··· Information provided ···
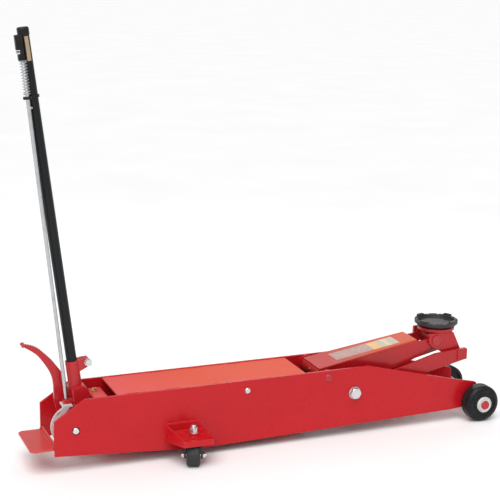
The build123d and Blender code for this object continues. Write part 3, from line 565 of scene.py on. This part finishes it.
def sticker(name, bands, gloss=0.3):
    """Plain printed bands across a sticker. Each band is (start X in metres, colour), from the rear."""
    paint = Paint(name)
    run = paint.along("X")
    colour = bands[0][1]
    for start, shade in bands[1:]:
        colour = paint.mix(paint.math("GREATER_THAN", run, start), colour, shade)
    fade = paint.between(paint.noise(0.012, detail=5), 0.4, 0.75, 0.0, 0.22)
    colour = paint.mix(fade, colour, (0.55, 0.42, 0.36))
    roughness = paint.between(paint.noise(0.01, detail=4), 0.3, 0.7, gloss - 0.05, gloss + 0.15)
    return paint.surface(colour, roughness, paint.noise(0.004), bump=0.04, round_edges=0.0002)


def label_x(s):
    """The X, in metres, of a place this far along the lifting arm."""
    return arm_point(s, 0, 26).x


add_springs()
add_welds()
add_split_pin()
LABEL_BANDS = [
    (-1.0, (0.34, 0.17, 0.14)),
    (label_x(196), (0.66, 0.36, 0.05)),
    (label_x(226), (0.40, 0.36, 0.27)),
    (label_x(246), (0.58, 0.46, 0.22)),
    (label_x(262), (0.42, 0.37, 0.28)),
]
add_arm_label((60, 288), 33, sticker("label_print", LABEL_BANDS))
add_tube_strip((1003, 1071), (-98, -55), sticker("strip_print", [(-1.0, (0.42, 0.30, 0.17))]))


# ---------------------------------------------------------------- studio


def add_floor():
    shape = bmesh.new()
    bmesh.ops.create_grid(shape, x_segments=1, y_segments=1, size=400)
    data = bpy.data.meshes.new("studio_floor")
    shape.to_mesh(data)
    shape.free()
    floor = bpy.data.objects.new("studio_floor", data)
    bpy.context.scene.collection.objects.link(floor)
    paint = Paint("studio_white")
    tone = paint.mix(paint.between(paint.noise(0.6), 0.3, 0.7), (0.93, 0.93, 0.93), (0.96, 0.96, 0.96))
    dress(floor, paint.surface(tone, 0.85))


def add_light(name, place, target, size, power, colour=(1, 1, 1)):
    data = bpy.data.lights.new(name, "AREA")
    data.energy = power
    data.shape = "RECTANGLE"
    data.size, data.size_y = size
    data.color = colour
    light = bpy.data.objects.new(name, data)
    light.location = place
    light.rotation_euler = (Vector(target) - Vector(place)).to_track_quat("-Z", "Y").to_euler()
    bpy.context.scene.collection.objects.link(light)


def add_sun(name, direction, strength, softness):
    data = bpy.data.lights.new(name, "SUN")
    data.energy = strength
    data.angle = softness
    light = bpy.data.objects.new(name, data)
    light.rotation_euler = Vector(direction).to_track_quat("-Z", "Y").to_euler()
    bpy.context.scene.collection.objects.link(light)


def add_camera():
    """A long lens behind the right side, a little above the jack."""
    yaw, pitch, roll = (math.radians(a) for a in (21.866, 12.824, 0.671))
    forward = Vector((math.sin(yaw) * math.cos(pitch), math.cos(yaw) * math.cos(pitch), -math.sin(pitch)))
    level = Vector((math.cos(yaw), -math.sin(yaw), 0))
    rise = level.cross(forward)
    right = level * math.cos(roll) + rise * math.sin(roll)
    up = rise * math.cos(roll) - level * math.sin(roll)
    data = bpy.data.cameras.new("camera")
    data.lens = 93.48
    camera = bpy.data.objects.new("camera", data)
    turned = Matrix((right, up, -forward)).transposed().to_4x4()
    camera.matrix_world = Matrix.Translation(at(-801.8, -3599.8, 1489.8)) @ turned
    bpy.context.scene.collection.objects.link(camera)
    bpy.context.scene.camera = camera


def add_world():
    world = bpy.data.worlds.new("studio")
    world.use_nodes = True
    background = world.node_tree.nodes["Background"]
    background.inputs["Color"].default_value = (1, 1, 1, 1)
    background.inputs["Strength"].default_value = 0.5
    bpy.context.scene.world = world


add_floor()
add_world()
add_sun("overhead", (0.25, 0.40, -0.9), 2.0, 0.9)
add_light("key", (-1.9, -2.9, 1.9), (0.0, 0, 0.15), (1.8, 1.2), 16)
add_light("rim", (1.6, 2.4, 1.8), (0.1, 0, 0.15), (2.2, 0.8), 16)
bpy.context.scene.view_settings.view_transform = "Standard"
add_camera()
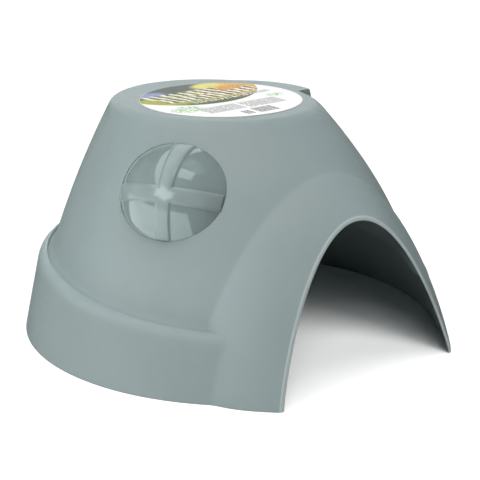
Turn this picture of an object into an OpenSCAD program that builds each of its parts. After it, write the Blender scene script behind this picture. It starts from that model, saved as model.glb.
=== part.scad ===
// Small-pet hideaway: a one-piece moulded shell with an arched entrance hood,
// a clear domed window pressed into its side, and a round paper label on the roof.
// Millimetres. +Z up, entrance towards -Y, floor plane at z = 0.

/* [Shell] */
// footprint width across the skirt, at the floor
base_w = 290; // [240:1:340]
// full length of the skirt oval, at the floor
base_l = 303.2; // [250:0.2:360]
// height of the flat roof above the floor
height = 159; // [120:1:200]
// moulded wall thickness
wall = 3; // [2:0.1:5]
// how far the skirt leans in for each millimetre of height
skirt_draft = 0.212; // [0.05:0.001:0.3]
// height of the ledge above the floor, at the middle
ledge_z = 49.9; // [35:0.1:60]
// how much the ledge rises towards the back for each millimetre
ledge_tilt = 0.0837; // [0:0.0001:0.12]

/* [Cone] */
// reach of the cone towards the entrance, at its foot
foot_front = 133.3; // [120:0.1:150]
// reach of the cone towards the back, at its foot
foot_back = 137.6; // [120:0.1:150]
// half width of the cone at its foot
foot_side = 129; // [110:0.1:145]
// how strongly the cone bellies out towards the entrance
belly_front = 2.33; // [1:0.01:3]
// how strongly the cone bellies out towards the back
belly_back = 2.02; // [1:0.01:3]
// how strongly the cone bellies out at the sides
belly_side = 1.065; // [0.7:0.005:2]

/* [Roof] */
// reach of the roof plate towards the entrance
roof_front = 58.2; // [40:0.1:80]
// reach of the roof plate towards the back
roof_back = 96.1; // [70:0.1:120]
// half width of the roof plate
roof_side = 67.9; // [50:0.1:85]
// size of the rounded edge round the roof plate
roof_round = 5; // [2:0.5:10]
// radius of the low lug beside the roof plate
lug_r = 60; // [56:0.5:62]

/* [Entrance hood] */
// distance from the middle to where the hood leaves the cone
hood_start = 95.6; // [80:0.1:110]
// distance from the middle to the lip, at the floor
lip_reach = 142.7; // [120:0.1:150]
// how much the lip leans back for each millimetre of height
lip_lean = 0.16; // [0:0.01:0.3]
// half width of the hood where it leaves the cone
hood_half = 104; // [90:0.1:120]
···
Reproduce the material in full, with no word added or dropped.

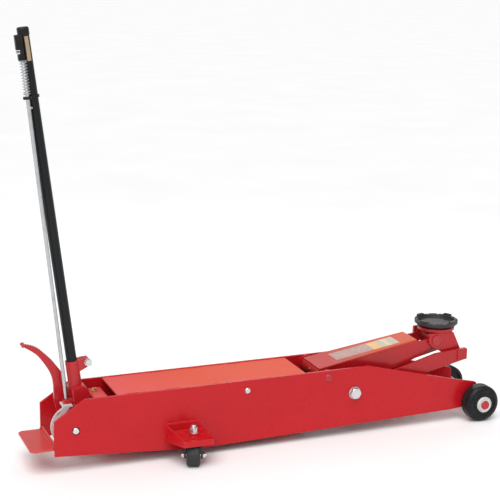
The build123d and Blender code for this object continues. Write part 3, from line 565 of scene.py on. This part finishes it.
def sticker(name, bands, gloss=0.3):
    """Plain printed bands across a sticker. Each band is (start X in metres, colour), from the rear."""
    paint = Paint(name)
    run = paint.along("X")
    colour = bands[0][1]
    for start, shade in bands[1:]:
        colour = paint.mix(paint.math("GREATER_THAN", run, start), colour, shade)
    fade = paint.between(paint.noise(0.012, detail=5), 0.4, 0.75, 0.0, 0.22)
    colour = paint.mix(fade, colour, (0.55, 0.42, 0.36))
    roughness = paint.between(paint.noise(0.01, detail=4), 0.3, 0.7, gloss - 0.05, gloss + 0.15)
    return paint.surface(colour, roughness, paint.noise(0.004), bump=0.04, round_edges=0.0002)


def label_x(s):
    """The X, in metres, of a place this far along the lifting arm."""
    return arm_point(s, 0, 26).x


add_springs()
add_welds()
add_split_pin()
LABEL_BANDS = [
    (-1.0, (0.34, 0.17, 0.14)),
    (label_x(196), (0.66, 0.36, 0.05)),
    (label_x(226), (0.40, 0.36, 0.27)),
    (label_x(246), (0.58, 0.46, 0.22)),
    (label_x(262), (0.42, 0.37, 0.28)),
]
add_arm_label((60, 288), 33, sticker("label_print", LABEL_BANDS))
add_tube_strip((1003, 1071), (-98, -55), sticker("strip_print", [(-1.0, (0.42, 0.30, 0.17))]))


# ---------------------------------------------------------------- studio


def add_floor():
    shape = bmesh.new()
    bmesh.ops.create_grid(shape, x_segments=1, y_segments=1, size=400)
    data = bpy.data.meshes.new("studio_floor")
    shape.to_mesh(data)
    shape.free()
    floor = bpy.data.objects.new("studio_floor", data)
    bpy.context.scene.collection.objects.link(floor)
    paint = Paint("studio_white")
    tone = paint.mix(paint.between(paint.noise(0.6), 0.3, 0.7), (0.93, 0.93, 0.93), (0.96, 0.96, 0.96))
    dress(floor, paint.surface(tone, 0.85))


def add_light(name, place, target, size, power, colour=(1, 1, 1)):
    data = bpy.data.lights.new(name, "AREA")
    data.energy = power
    data.shape = "RECTANGLE"
    data.size, data.size_y = size
    data.color = colour
    light = bpy.data.objects.new(name, data)
    light.location = place
    light.rotation_euler = (Vector(target) - Vector(place)).to_track_quat("-Z", "Y").to_euler()
    bpy.context.scene.collection.objects.link(light)


def add_sun(name, direction, strength, softness):
    data = bpy.data.lights.new(name, "SUN")
    data.energy = strength
    data.angle = softness
    light = bpy.data.objects.new(name, data)
    light.rotation_euler = Vector(direction).to_track_quat("-Z", "Y").to_euler()
    bpy.context.scene.collection.objects.link(light)


def add_camera():
    """A long lens behind the right side, a little above the jack."""
    yaw, pitch, roll = (math.radians(a) for a in (21.866, 12.824, 0.671))
    forward = Vector((math.sin(yaw) * math.cos(pitch), math.cos(yaw) * math.cos(pitch), -math.sin(pitch)))
    level = Vector((math.cos(yaw), -math.sin(yaw), 0))
    rise = level.cross(forward)
    right = level * math.cos(roll) + rise * math.sin(roll)
    up = rise * math.cos(roll) - level * math.sin(roll)
    data = bpy.data.cameras.new("camera")
    data.lens = 93.48
    camera = bpy.data.objects.new("camera", data)
    turned = Matrix((right, up, -forward)).transposed().to_4x4()
    camera.matrix_world = Matrix.Translation(at(-801.8, -3599.8, 1489.8)) @ turned
    bpy.context.scene.collection.objects.link(camera)
    bpy.context.scene.camera = camera


def add_world():
    world = bpy.data.worlds.new("studio")
    world.use_nodes = True
    background = world.node_tree.nodes["Background"]
    background.inputs["Color"].default_value = (1, 1, 1, 1)
    background.inputs["Strength"].default_value = 0.5
    bpy.context.scene.world = world


add_floor()
add_world()
add_sun("overhead", (0.25, 0.40, -0.9), 2.0, 0.9)
add_light("key", (-1.9, -2.9, 1.9), (0.0, 0, 0.15), (1.8, 1.2), 16)
add_light("rim", (1.6, 2.4, 1.8), (0.1, 0, 0.15), (2.2, 0.8), 16)
bpy.context.scene.view_settings.view_transform = "Standard"
add_camera()
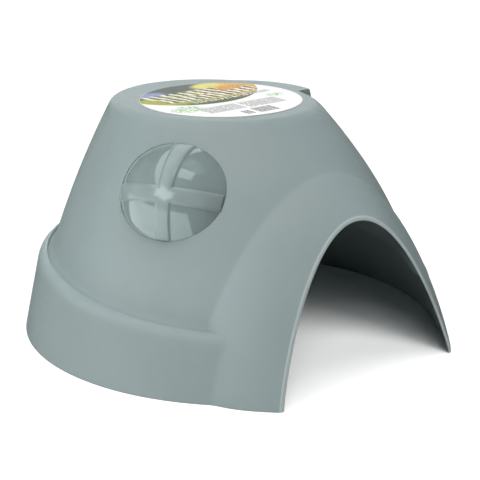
Turn this picture of an object into an OpenSCAD program that builds each of its parts. After it, write the Blender scene script behind this picture. It starts from that model, saved as model.glb.
=== part.scad ===
// Small-pet hideaway: a one-piece moulded shell with an arched entrance hood,
// a clear domed window pressed into its side, and a round paper label on the roof.
// Millimetres. +Z up, entrance towards -Y, floor plane at z = 0.

/* [Shell] */
// footprint width across the skirt, at the floor
base_w = 290; // [240:1:340]
// full length of the skirt oval, at the floor
base_l = 303.2; // [250:0.2:360]
// height of the flat roof above the floor
height = 159; // [120:1:200]
// moulded wall thickness
wall = 3; // [2:0.1:5]
// how far the skirt leans in for each millimetre of height
skirt_draft = 0.212; // [0.05:0.001:0.3]
// height of the ledge above the floor, at the middle
ledge_z = 49.9; // [35:0.1:60]
// how much the ledge rises towards the back for each millimetre
ledge_tilt = 0.0837; // [0:0.0001:0.12]

/* [Cone] */
// reach of the cone towards the entrance, at its foot
foot_front = 133.3; // [120:0.1:150]
// reach of the cone towards the back, at its foot
foot_back = 137.6; // [120:0.1:150]
// half width of the cone at its foot
foot_side = 129; // [110:0.1:145]
// how strongly the cone bellies out towards the entrance
belly_front = 2.33; // [1:0.01:3]
// how strongly the cone bellies out towards the back
belly_back = 2.02; // [1:0.01:3]
// how strongly the cone bellies out at the sides
belly_side = 1.065; // [0.7:0.005:2]

/* [Roof] */
// reach of the roof plate towards the entrance
roof_front = 58.2; // [40:0.1:80]
// reach of the roof plate towards the back
roof_back = 96.1; // [70:0.1:120]
// half width of the roof plate
roof_side = 67.9; // [50:0.1:85]
// size of the rounded edge round the roof plate
roof_round = 5; // [2:0.5:10]
// radius of the low lug beside the roof plate
lug_r = 60; // [56:0.5:62]

/* [Entrance hood] */
// distance from the middle to where the hood leaves the cone
hood_start = 95.6; // [80:0.1:110]
// distance from the middle to the lip, at the floor
lip_reach = 142.7; // [120:0.1:150]
// how much the lip leans back for each millimetre of height
lip_lean = 0.16; // [0:0.01:0.3]
// half width of the hood where it leaves the cone
hood_half = 104; // [90:0.1:120]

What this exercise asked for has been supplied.